Mastercard has announced a definitive agreement to acquire BVNK for up to $1.8 billion, in a strategic move to deepen its push into digital assets and enable seamless connections between blockchain-based payments and traditional financial systems.
The deal, which includes up to $300 million in contingent payments, underscores Mastercard’s broader strategy to integrate digital assets, particularly stablecoins, into its global payments infrastructure, effectively enabling money to move more fluidly between crypto networks and conventional banking and card systems.
BVNK deal: Stablecoins drive next phase of payments evolution
The acquisition comes amid rising global interest in stablecoins, digital currencies typically pegged to fiat assets such as the US dollar, and their potential to modernise payments infrastructure through faster settlement, lower costs and enhanced programmability.
Major financial players, including Flutterwave and Visa, have in recent months expanded into crypto-related services, signalling a broader industry shift towards hybrid financial systems that combine blockchain rails with established payment networks.
However, despite growing adoption, digital asset ecosystems and traditional payment systems largely operate in parallel, limiting interoperability and constraining scale.

BVNK provides infrastructure that enables businesses to send and receive payments using stablecoins, while seamlessly converting between blockchain-based assets and fiat currencies. Its platform connects multiple blockchain networks with traditional financial rails, simplifying cross-system transactions.
Bridging fragmented payment rails
Through the BVNK acquisition, Mastercard is aiming to close this gap.
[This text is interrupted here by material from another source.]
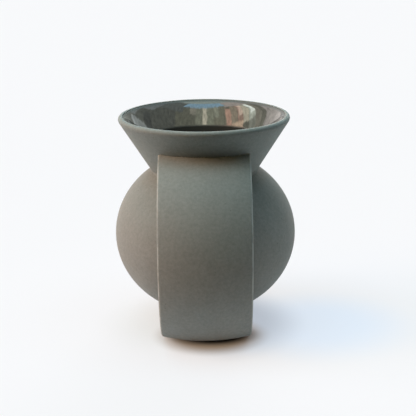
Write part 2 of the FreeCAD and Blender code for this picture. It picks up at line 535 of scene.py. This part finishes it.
# What the glaze mirrors: a plain room with panels and a pale ceiling. Each panel has its
# colour, its brightness, its turn from the strap's side and half its width, and its
# lowest and highest height, all in degrees.
ROOM = (0.80, 0.82, 0.66, 1)
PANELS = {
    "shaded_wall": ((0.95, 1.0, 0.9), 0.62, (120, 60), (-90, 90)),
    "dark_corner": ((0.95, 1.0, 0.95), 0.46, (116, 7), (-90, 36)),
    "pale_corner": ((0.9, 1.0, 1.05), 1.15, (140, 35), (42, 90)),
    "far_corner": ((0.9, 1.0, 1.0), 1.1, (156, 16), (24, 90)),
    "low_right_panel": ((0.92, 1.0, 1.0), 1.35, (136, 14), (-90, 21)),
    "pale_wall": ((1.0, 0.93, 0.88), 1.9, (-144, 18), (-90, 90)),
    "far_wall": ((1.0, 0.97, 0.95), 1.0, (-172, 12), (-90, 90)),
    "olive_wall": ((1.0, 1.0, 0.77), 1.15, (-34, 13), (-90, 90)),
    "olive_pane": ((0.95, 1.0, 0.8), 1.8, (-27, 5), (48, 90)),
    "cream_wall": ((0.95, 1.0, 0.78), 1.5, (-13, 8), (-90, 90)),
    "cream_edge": ((0.96, 1.0, 0.8), 1.35, (11, 8), (-90, 90)),
    "olive_edge": ((1.0, 0.97, 0.82), 1.5, (25, 7), (52, 90)),
    "bright_post": ((1.0, 0.95, 0.78), 3.3, (-1, 4.5), (-90, 90)),
    "clay_screen": ((1.0, 0.64, 0.5), 3.0, (-52, 5.5), (-90, 55.5)),
    "shaded_screen": ((1.0, 0.85, 0.66), 1.8, (-63.5, 6), (-90, 90)),
    "warm_screen": ((1.0, 0.68, 0.55), 2.1, (-76, 6), (-90, 90)),
    "warm_pane": ((1.0, 0.78, 0.65), 4.3, (-78, 4.5), (43, 58)),
    "warm_sill": ((1.0, 0.75, 0.56), 3.6, (-70, 12), (-90, 37)),
    "cream_screen": ((1.0, 0.93, 0.75), 3.1, (-88, 6), (33.5, 90)),
    "window_sill": ((0.95, 1.0, 0.86), 1.5, (-100, 6), (-90, 90)),
    "window_light": ((0.93, 1.0, 0.88), 3.1, (-100, 6), (33.5, 90)),
    "window_pane": ((0.93, 1.0, 0.95), 6.2, (-102, 5), (39.5, 58)),
    "window_frame": ((1.0, 0.96, 0.8), 1.3, (-112, 6), (-90, 90)),
    "gap": ((1.0, 1.0, 0.82), 0.85, (-122, 5), (24, 90)),
    "cream_ceiling": ((1.0, 0.9, 0.86), 2.3, (-82, 34), (58, 90)),
    "shaded_ceiling": ((0.9, 1.0, 0.98), 0.75, (76, 30), (52, 90)),
    "ceiling": ((0.47, 0.75, 1.0), 3.1, (-1, 50), (60.5, 100)),
    "pale_ceiling": ((0.85, 1.0, 0.97), 2.1, (0, 190), (73, 100)),
}
PANEL_EDGE = 1.2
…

BVNK provides infrastructure that enables businesses to send and receive payments using stablecoins, while seamlessly converting between blockchain-based assets and fiat currencies. Its platform connects multiple blockchain networks with traditional financial rails, simplifying cross-system transactions.
By integrating BVNK’s capabilities, Mastercard is positioning itself to offer a unified payments layer that bridges on-chain and off-chain value transfer—an increasingly critical requirement as financial institutions explore tokenised money and digital currency services.
“Technology continuously evolves how value is exchanged between people and businesses. Digital assets powered by blockchain technology have the potential to make money movement faster and smarter,” Mastercard says in a statement, adding that digital currency payment use cases reached at least $350 billion in transaction volume in 2025.
Building a chain-agnostic digital asset platform
Mastercard says the combined platform will adopt a digital asset- and blockchain-agnostic approach, enabling customers to access solutions without being tied to specific ecosystems.
This interoperability is expected to be a key differentiator as enterprises and financial institutions seek flexible infrastructure that can operate across multiple digital asset environments.
The company also cites improving regulatory clarity around digital currencies as a major catalyst, with more institutions exploring stablecoins and tokenised deposits as part of their service offerings.
“The key to supporting these use cases is to connect these rails seamlessly to existing fiat rails, applying the security, reliability and compliance standards that are the bedrock of payments,” Mastercard adds.
The integration of BVNK’s infrastructure is expected to unlock a range of emerging use cases, including cross-border remittances, peer-to-peer (P2P) transfers, business-to-business (B2B) payments and tokenised financial instruments.
These applications are particularly relevant for markets like Nigeria, where demand for faster and more cost-efficient cross-border payments continues to grow, driven by trade, remittances and digital commerce.
‘On-chain rails’ to power next-generation payments
Jorn Lambert, Chief Product Officer at Mastercard, says the acquisition aligns with the company’s long-term vision of enabling digital currency services at scale.
“We expect that most financial institutions and fintechs will in time provide digital currency services, be it with stablecoins or tokenised deposits. We want to support them and their customers with a best-in-class, highly compliant, interoperable offering that brings the benefits of tokenised money to the real world,” Lambert says.
“Adding on-chain rails to our network will support speed and programmability for virtually every type of transaction.”
BVNK sees milestone in digital currency adoption
Jesse Hemson-Struthers, Co-Founder and CEO of BVNK, describes the deal as a significant step towards accelerating digital currency adoption globally.
“For all of the advancements made in simplifying the digital currency opportunity, we have only scratched the surface of what’s possible,” he says. “This deal brings together complementary capabilities to define and deliver the future of money.”
The transaction is expected to close before the end of the year, subject to regulatory approvals and customary closing conditions.
Founded in 2021, BVNK operates across more than 130 countries, providing infrastructure that bridges fiat currencies and stablecoins, enabling businesses to transact seamlessly across major blockchain networks.
For Mastercard, the acquisition signals a decisive step towards embedding digital assets into mainstream finance, positioning the payments giant at the forefront of a rapidly evolving global payments ecosystem where traditional and blockchain-based systems are increasingly converging.